Last month, Maryland became the sixth state in the last six years and the 18th overall to abolish the death penalty. Will Nebraska follow as number 19?
The opportunity exists, with a bill on General File. Moreover, the possibility appears to be more realistic than perhaps at any time during the last three decades. The policy flaws involving cost, ineffectiveness, risk of error, and disparate application have never been more apparent. Morally, revenge is still an inappropriate policy justification.
The scenario could be played out at the State Capitol during the next few weeks.
Might the ending be a showdown between longtime senator Ernie Chambers and Governor Heineman on a veto override? That’s one of the scripts. Another is that the bill moves a step or two in the process and then carriers over to 2014. There are more.
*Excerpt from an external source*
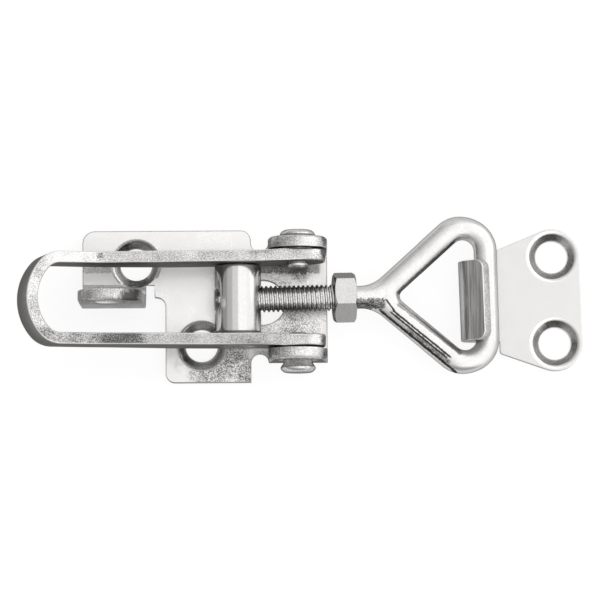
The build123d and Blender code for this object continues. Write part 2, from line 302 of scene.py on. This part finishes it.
def patch_group(ragged_size=3 * mm, ragged_amount=0.25, soft_from=0.45):
    """A group that puts out a mask: 1 about a place, falling to 0 at its radius."""
    tree, given, out = new_group(
        "grain_and_painted_light_patch", {"Place": (0.0, 0.0, 0.0), "Radius": 5.0}, {"Mask": 0.0})
    place = add_node(tree, "ShaderNodeTexCoord").outputs["Object"]
    away = vector_arithmetic(tree, "DISTANCE", place, given["Place"], "Value")
    share = arithmetic(tree, "DIVIDE", away, arithmetic(tree, "MULTIPLY", given["Radius"], mm))
    ragged = add_node(tree, "ShaderNodeTexNoise", {
        "Vector": place, "Scale": 1 / ragged_size}).outputs["Fac"]
    ragged = stretch(tree, ragged, *noise_range, -ragged_amount, ragged_amount)
    share = arithmetic(tree, "ADD", share, ragged)
    tree.links.new(stretch(tree, share, 1.0, soft_from), out.inputs["Mask"])
    return tree


patch = patch_group()
print("node group:", patch.name)

# %% [markdown]
# ## Strips of grain and painted shade
#
# The loop has thin painted dark lines along one limb, which stand for dark reflections, and a
# rough band of grain. Other strips paint shade under the arms and along the limbs. A third group
# masks a narrow strip along a straight line, seen from above. A point's way along the line is a
# dot product, and its way off the line is the length of a cross product.

# %% Mark group
def mark_group(ragged_size=0.6 * mm, ragged_amount=0.3, softness=0.15, end_fade=0.6):
    """A group that puts out a mask: 1 along a line of some length and width, 0 away from it."""
    tree, given, out = new_group(
        "grain_and_painted_light_strip",
        {"Start": (0.0, 0.0, 0.0), "Along": (1.0, 0.0, 0.0), "Length": 10.0, "Width": 0.5},
        {"Mask": 0.0})
    place = add_node(tree, "ShaderNodeTexCoord").outputs["Object"]
    ragged = add_node(tree, "ShaderNodeTexNoise", {
        "Vector": place, "Scale": 1 / ragged_size, "Detail": 2}).outputs["Fac"]
    path = vector_arithmetic(tree, "SUBTRACT", place, given["Start"])
    flat = vector_arithmetic(tree, "MULTIPLY", path, (1, 1, 0))
    along = vector_arithmetic(tree, "DOT_PRODUCT", flat, given["Along"], "Value")
    aside = vector_arithmetic(tree, "CROSS_PRODUCT", flat, given["Along"])
    offset = vector_arithmetic(tree, "LENGTH", aside, (0, 0, 0), "Value")
    half_width = arithmetic(tree, "MULTIPLY", given["Width"], mm / 2)
    share = arithmetic(tree, "DIVIDE", offset, half_width)
    ragged = stretch(tree, ragged, *noise_range, -ragged_amount, ragged_amount)
    share = arithmetic(tree, "ADD", share, ragged)
    inside = stretch(tree, share, 1 + softness, 1 - softness)
    along = arithmetic(tree, "DIVIDE", along, mm)
    start = stretch(tree, along, -end_fade, 0.0)
    left = arithmetic(tree, "SUBTRACT", given["Length"], along)
    end = stretch(tree, left, -end_fade, 0.0)
    ends = arithmetic(tree, "MULTIPLY", start, end)
    tree.links.new(arithmetic(tree, "MULTIPLY", inside, ends), out.inputs["Mask"])
    return tree


mark = mark_group()
print("node group:", mark.name)

# %% [markdown]
# ## Masks at real places
#
# A material names the places where it differs: `around` a point or along a `strip`. Both take
# millimetres, so a place can be read off the latch with a ruler. A strip ignores the height, so
# it marks whatever lies on its line.

# %% Masks
def around(tree, place, radius):
    """A mask about a place, in mm."""
    values = {"Place": [value * mm for value in place], "Radius": radius}
    return add_node(tree, "ShaderNodeGroup", values, node_tree=patch).outputs["Mask"]


def strip(tree, start, angle, length, width):
    """A mask along a line from a start, at an angle from +X in degrees, in mm."""
    values = {"Start": (start[0] * mm, start[1] * mm, 0),
              "Along": (cos(radians(angle)), sin(radians(angle)), 0),
              "Length": length, "Width": width}
    return add_node(tree, "ShaderNodeGroup", values, node_tree=mark).outputs["Mask"]


print("masks are ready")

# %% [markdown]
# ## One function for every steel
#
# Each finish is a metal with its own grain, so one function builds them all. The height goes
# through a Bump node, whose distance is a real depth: a few hundredths of a millimetre on sheet,
# more on a sheared edge. The specular tint of a metal is its colour at a glancing angle. A low one
# is painted shade: it keeps standing walls grey when they are seen almost edge on, as if they
# reflected the shade beside them. The base colour is a grey made slightly warm, as stainless
# steel is beside white.

# %% Steel
warm = (1, 0.99, 0.975)


def warm_grey(level):
    """A linear grey as a colour of four values."""
    return (*[level * part for part in warm], 1)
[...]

Legislative Bill 543 proposes to repeal the death-penalty and replace it as punishment for aggravated first-degree murder with imprisonment for life without parole, subject only to the authority in the Nebraska Constitution for the State Board of Pardons—Attorney General, Secretary of State and Governor—to commute any life sentence to a term of years, from which parole might only then become a possibility.
LB 543 is a priority bill for the 35 working days left in the current session of the Unicameral, having been designated as such by Sen. Chambers. It awaits a first round of floor debate, having been advanced to the full Legislature by the Judiciary Committee on a 7-0 vote, with one abstention: Sen. Mark Christensen of Imperial. Those who voted to advance were Senators Brad Ashford and Steve Lathrop from Omaha, Colby Coash and Amanda McGill from Lincoln, Les Seiler from Hastings and Al Davis from Hyannis.
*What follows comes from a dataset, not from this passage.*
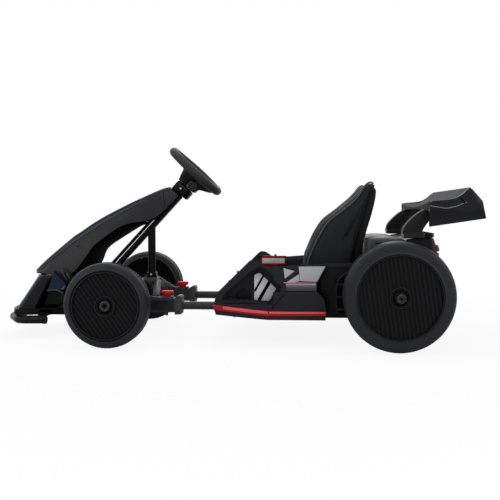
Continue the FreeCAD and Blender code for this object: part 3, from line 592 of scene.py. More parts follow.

In 1979, Sen. Chambers steered a death-penalty repeal bill through three rounds of floor debate and on to final passage by a one-vote margin. Then-Governor Charles Thone vetoed the bill and there was no override.
In 2013, LB 543 represents probably the most legitimate possibility for abolishing the death penalty since that vetoed effort of 33 years ago. Controversy and concern over authority for the state to kill as punishment have continued to build. The authority has hung on despite the weight of flaws and inadequacies, as well as moral challenges.
Even though the death penalty has been rendered as the sentence more than 30 times in Nebraska since the U.S. Supreme Court reinstated it in 1976 as a permissible, restricted-use punishment, only three executions have been carried out, the last in 1997. Since that last execution, the Nebraska Supreme Court has struck down electrocution as the sole method, the Legislature has replaced electrocution with lethal injection and the state has been embroiled in an embarrassing, national and international mess stemming from questionable efforts to acquire a drug required by the execution protocols.
Meanwhile, during all this time, costs of having the death penalty have continued to mount; that is, taxpayer-funded expenditures that, without a death penalty, could have been used for solving cold cases or improving reparations for victims of violent crimes or making other improvements in the criminal justice system.
There also has been growing evidence of the painful human and emotional costs for families of victims caused by delays and public attention rekindled over and over.
On a different plane, there are costs of compensation for those eventually determined to be innocent of the murders for which they were convicted. Their stories (e.g., the "Beatrice six," Darrel Parker) underscore the sobering possibility that an innocent person could be executed.
Some of the flaws and concerns might be thought to be offset by the notion that just having the death penalty serves as a deterrent, but that notion continues to unravel under the weight of evidence to the contrary.
The Nebraska Catholic Conference, representing the mutual interests and concerns of the three Diocesan Bishops, supports LB 543 and hopes it becomes law, not only for reasons of the death penalty’s policy problems, but also for reasons of morality, stemming from Catholic Social teaching. Testimony on behalf of the NCC was presented to the Judiciary Committee at the public hearing on LB 543. That testimony is available on the NCC website: www.nebcathcon.org.
On to another result in the Legislature: A salute please, for the six members of the Legislature’s Health and Human Services Committee—there was one abstention—who voted to indefinitely postpone LB 518. The bill proposed to repeal last year’s LB 599, a veto survivor, which reinstated medical-assistance coverage for prenatal care for the unborn children of impoverished, but otherwise ineligible, pregnant women, using the unborn child option of the federal Children’s Health Insurance Program. Voting for the IPP motion were Senators Kathy Campbell, Bob Krist, Mike Gloor, Tanya Cook, Sue Crawford and Sara Howard.
And finally…. Kudos to Nebraska’s First District U.S. Representative, Jeff Fortenberry on being selected by the House Speaker to be a member of Congress’s delegation for the installation of Pope Francis. A well-deserved honor.